[A run of records]:

== == ==

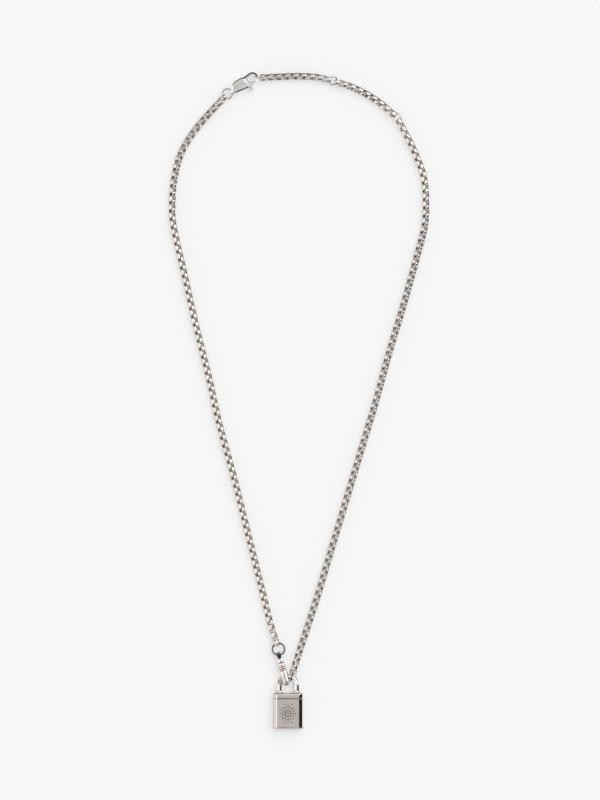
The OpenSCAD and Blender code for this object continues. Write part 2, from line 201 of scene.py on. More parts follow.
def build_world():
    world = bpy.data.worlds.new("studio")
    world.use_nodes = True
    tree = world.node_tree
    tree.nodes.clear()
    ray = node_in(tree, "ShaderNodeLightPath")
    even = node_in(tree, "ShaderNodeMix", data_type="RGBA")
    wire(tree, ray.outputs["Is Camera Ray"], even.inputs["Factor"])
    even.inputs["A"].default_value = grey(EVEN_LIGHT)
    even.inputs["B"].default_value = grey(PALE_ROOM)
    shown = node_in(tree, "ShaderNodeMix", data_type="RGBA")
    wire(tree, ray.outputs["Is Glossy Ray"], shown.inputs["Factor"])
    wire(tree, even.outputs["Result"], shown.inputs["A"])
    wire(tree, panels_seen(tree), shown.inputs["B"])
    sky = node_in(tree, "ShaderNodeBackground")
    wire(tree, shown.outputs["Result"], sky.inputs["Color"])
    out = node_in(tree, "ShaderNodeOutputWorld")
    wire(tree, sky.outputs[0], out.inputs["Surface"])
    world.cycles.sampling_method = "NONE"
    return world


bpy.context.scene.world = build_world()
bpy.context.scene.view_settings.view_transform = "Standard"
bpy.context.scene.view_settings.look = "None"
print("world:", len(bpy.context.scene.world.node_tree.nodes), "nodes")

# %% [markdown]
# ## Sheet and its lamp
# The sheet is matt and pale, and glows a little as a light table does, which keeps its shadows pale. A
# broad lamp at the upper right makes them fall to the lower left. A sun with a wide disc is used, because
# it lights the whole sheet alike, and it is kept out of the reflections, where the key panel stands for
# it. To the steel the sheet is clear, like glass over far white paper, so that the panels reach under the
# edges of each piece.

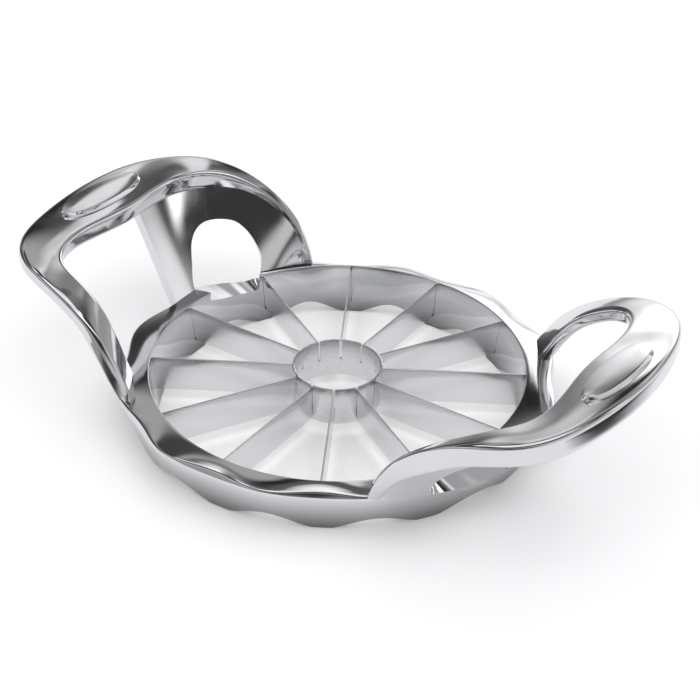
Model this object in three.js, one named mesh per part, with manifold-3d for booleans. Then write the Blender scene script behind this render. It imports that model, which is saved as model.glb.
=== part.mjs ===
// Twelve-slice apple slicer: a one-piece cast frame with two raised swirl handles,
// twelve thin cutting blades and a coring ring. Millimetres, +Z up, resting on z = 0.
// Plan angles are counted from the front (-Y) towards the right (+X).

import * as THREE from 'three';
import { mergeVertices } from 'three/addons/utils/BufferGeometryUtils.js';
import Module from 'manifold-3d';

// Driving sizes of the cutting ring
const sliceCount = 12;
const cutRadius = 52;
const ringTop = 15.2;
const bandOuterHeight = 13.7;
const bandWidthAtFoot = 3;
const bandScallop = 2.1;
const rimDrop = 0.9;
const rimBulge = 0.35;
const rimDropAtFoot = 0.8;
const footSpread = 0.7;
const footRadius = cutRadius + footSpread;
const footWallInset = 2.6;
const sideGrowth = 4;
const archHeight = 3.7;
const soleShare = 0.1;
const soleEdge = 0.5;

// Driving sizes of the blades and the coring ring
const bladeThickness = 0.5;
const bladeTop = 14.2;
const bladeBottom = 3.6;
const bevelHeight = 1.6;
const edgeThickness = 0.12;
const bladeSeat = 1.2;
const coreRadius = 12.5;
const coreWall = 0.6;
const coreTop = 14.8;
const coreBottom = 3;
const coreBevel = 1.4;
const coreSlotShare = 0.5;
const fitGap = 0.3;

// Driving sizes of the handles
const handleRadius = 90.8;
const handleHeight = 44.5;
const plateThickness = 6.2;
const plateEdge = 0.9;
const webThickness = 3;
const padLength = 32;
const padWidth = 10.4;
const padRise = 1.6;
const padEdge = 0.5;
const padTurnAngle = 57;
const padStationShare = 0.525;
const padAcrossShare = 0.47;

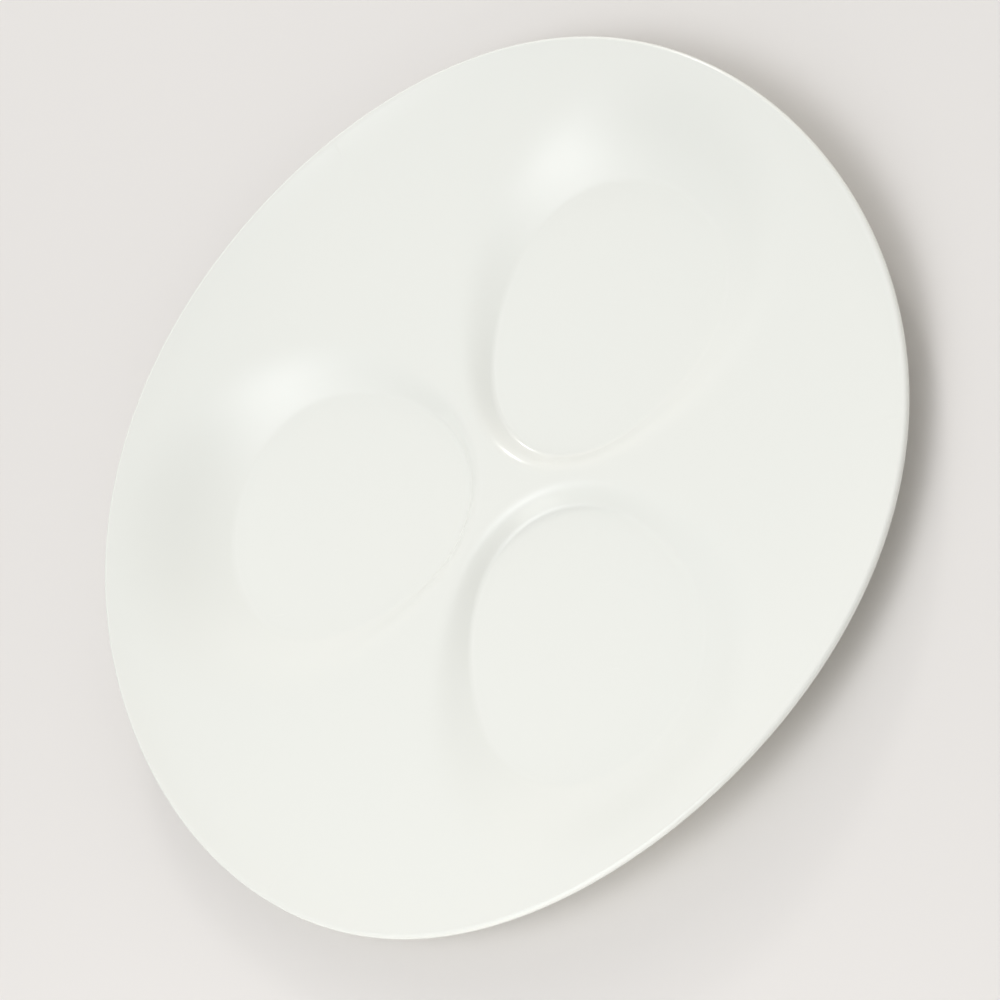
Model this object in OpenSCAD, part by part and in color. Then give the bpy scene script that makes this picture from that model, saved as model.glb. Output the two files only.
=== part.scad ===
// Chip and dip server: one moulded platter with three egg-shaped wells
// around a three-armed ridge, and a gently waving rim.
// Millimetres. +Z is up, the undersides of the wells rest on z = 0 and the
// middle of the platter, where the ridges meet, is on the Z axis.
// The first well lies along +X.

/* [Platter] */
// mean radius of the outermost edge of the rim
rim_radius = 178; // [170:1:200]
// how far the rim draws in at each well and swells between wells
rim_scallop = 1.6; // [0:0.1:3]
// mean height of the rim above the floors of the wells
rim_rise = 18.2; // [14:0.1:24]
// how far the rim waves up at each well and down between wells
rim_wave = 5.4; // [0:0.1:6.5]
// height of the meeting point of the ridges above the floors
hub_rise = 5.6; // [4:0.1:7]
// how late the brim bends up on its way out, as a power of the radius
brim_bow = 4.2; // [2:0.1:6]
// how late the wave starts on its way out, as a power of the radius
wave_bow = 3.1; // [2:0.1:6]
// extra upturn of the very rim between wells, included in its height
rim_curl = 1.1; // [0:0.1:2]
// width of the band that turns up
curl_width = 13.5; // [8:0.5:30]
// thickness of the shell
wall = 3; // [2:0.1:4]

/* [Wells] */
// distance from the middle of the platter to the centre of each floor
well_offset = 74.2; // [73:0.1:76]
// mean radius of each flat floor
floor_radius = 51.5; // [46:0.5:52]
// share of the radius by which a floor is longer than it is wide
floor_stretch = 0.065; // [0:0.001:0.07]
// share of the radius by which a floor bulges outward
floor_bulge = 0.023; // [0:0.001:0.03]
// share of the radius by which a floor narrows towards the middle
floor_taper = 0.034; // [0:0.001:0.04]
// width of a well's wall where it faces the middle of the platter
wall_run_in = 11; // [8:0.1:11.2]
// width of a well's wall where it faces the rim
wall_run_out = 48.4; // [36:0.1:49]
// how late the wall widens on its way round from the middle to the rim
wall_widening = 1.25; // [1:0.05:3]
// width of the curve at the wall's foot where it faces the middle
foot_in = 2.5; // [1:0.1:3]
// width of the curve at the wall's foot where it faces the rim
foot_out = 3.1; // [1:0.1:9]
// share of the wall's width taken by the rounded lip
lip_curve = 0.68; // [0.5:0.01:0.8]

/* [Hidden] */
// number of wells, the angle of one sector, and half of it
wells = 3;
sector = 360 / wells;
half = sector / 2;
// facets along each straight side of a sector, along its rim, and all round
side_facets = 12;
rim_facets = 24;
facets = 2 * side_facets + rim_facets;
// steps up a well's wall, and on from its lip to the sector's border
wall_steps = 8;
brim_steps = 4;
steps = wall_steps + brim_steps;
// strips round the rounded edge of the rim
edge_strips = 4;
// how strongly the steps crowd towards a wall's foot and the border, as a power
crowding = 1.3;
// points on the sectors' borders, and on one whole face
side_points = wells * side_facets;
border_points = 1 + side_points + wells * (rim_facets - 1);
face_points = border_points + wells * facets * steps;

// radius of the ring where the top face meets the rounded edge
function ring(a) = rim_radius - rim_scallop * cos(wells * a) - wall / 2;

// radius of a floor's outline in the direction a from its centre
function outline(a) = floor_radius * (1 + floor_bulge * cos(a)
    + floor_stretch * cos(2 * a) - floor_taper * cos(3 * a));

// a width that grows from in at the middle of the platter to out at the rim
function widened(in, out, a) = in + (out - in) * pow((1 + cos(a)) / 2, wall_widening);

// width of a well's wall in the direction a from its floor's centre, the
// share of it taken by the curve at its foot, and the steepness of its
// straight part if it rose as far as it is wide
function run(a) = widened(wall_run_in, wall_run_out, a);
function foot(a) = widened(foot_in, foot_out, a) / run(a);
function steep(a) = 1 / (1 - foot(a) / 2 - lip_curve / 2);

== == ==

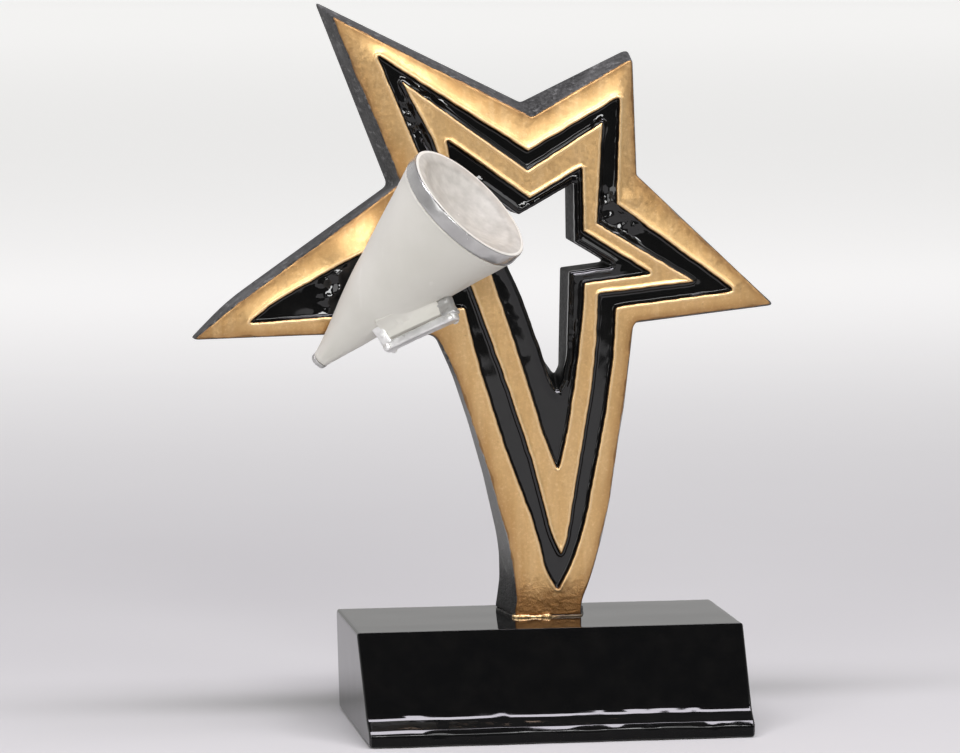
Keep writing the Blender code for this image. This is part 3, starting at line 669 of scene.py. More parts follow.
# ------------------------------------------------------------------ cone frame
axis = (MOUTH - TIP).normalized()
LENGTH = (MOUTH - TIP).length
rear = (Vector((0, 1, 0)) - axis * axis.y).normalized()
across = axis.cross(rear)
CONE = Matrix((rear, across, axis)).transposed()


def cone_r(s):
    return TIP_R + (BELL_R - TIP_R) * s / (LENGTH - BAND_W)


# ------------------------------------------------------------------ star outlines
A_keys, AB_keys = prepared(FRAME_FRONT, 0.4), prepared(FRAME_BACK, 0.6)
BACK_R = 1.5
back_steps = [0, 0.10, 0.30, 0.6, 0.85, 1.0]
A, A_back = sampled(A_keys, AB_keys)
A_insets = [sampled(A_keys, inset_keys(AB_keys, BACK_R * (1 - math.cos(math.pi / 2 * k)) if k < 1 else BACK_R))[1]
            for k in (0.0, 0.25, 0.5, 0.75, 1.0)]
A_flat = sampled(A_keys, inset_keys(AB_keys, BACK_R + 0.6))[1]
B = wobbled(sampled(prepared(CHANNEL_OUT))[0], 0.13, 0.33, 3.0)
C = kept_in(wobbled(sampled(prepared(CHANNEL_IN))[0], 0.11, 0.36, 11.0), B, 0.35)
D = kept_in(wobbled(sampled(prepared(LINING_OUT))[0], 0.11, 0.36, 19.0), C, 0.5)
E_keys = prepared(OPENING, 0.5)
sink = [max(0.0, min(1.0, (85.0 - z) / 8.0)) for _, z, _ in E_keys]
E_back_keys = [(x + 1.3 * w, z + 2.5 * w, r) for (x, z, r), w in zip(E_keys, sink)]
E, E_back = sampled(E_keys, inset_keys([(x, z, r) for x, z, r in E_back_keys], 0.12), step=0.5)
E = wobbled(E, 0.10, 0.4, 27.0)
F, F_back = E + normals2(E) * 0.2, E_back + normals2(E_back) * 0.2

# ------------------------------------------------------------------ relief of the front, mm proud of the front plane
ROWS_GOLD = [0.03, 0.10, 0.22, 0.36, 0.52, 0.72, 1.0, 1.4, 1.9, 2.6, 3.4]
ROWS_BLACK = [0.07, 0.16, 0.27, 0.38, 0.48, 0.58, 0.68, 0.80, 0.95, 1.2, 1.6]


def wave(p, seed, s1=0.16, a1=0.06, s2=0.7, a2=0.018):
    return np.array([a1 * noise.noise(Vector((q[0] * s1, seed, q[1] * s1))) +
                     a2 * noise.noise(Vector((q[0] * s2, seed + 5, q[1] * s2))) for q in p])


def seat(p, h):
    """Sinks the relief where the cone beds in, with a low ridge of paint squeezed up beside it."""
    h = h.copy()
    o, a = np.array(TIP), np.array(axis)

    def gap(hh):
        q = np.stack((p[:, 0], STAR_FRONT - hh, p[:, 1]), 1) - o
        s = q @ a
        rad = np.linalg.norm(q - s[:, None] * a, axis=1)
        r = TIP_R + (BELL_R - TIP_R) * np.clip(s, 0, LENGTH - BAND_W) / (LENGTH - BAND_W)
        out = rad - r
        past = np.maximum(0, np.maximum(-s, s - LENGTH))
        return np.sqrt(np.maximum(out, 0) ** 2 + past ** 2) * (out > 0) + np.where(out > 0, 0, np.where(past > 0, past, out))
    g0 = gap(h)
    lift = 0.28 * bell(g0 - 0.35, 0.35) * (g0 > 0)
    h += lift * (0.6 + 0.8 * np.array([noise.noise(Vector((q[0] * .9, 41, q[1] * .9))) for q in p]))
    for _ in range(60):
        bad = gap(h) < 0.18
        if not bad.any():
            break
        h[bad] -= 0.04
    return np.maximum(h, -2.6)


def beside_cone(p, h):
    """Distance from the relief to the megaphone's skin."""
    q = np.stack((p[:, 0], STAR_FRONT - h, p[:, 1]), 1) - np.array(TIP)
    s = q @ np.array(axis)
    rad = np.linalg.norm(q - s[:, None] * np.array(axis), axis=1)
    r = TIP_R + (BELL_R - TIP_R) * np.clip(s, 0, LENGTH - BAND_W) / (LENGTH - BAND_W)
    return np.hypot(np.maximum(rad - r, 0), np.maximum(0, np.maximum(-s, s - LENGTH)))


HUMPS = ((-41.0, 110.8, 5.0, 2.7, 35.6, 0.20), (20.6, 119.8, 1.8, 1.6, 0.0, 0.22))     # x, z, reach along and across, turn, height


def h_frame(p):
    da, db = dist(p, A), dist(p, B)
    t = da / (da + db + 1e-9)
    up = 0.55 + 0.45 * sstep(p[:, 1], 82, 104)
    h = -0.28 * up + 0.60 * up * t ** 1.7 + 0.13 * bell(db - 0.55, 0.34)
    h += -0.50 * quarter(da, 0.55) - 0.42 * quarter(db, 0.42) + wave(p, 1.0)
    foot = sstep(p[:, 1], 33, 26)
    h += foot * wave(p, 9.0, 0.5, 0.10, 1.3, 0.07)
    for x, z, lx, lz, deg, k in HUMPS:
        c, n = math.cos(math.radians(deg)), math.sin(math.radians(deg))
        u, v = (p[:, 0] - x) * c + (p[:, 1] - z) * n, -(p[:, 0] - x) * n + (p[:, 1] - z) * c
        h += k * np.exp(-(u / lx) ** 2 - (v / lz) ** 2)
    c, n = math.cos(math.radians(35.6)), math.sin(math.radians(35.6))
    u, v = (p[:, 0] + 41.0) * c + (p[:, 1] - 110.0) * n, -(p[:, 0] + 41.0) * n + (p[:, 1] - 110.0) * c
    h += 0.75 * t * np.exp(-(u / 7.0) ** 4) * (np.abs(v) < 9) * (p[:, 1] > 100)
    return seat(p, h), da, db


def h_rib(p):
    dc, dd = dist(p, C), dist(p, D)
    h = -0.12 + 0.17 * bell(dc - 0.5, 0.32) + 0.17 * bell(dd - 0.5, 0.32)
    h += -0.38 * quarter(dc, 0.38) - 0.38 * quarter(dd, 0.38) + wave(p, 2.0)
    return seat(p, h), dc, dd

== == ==

[WHAT YOU SHOULD DO]: Reproduce the lines exactly, taking as the first line the one with "Model this object in three.js, one" and as the last line the one with "const padAcrossShare = 0.47;", and include nothing else.

[OUTPUT OF THE EXERCISE]:
Model this object in three.js, one named mesh per part, with manifold-3d for booleans. Then write the Blender scene script behind this render. It imports that model, which is saved as model.glb.
=== part.mjs ===
// Twelve-slice apple slicer: a one-piece cast frame with two raised swirl handles,
// twelve thin cutting blades and a coring ring. Millimetres, +Z up, resting on z = 0.
// Plan angles are counted from the front (-Y) towards the right (+X).

import * as THREE from 'three';
import { mergeVertices } from 'three/addons/utils/BufferGeometryUtils.js';
import Module from 'manifold-3d';

// Driving sizes of the cutting ring
const sliceCount = 12;
const cutRadius = 52;
const ringTop = 15.2;
const bandOuterHeight = 13.7;
const bandWidthAtFoot = 3;
const bandScallop = 2.1;
const rimDrop = 0.9;
const rimBulge = 0.35;
const rimDropAtFoot = 0.8;
const footSpread = 0.7;
const footRadius = cutRadius + footSpread;
const footWallInset = 2.6;
const sideGrowth = 4;
const archHeight = 3.7;
const soleShare = 0.1;
const soleEdge = 0.5;

// Driving sizes of the blades and the coring ring
const bladeThickness = 0.5;
const bladeTop = 14.2;
const bladeBottom = 3.6;
const bevelHeight = 1.6;
const edgeThickness = 0.12;
const bladeSeat = 1.2;
const coreRadius = 12.5;
const coreWall = 0.6;
const coreTop = 14.8;
const coreBottom = 3;
const coreBevel = 1.4;
const coreSlotShare = 0.5;
const fitGap = 0.3;

// Driving sizes of the handles
const handleRadius = 90.8;
const handleHeight = 44.5;
const plateThickness = 6.2;
const plateEdge = 0.9;
const webThickness = 3;
const padLength = 32;
const padWidth = 10.4;
const padRise = 1.6;
const padEdge = 0.5;
const padTurnAngle = 57;
const padStationShare = 0.525;
const padAcrossShare = 0.47;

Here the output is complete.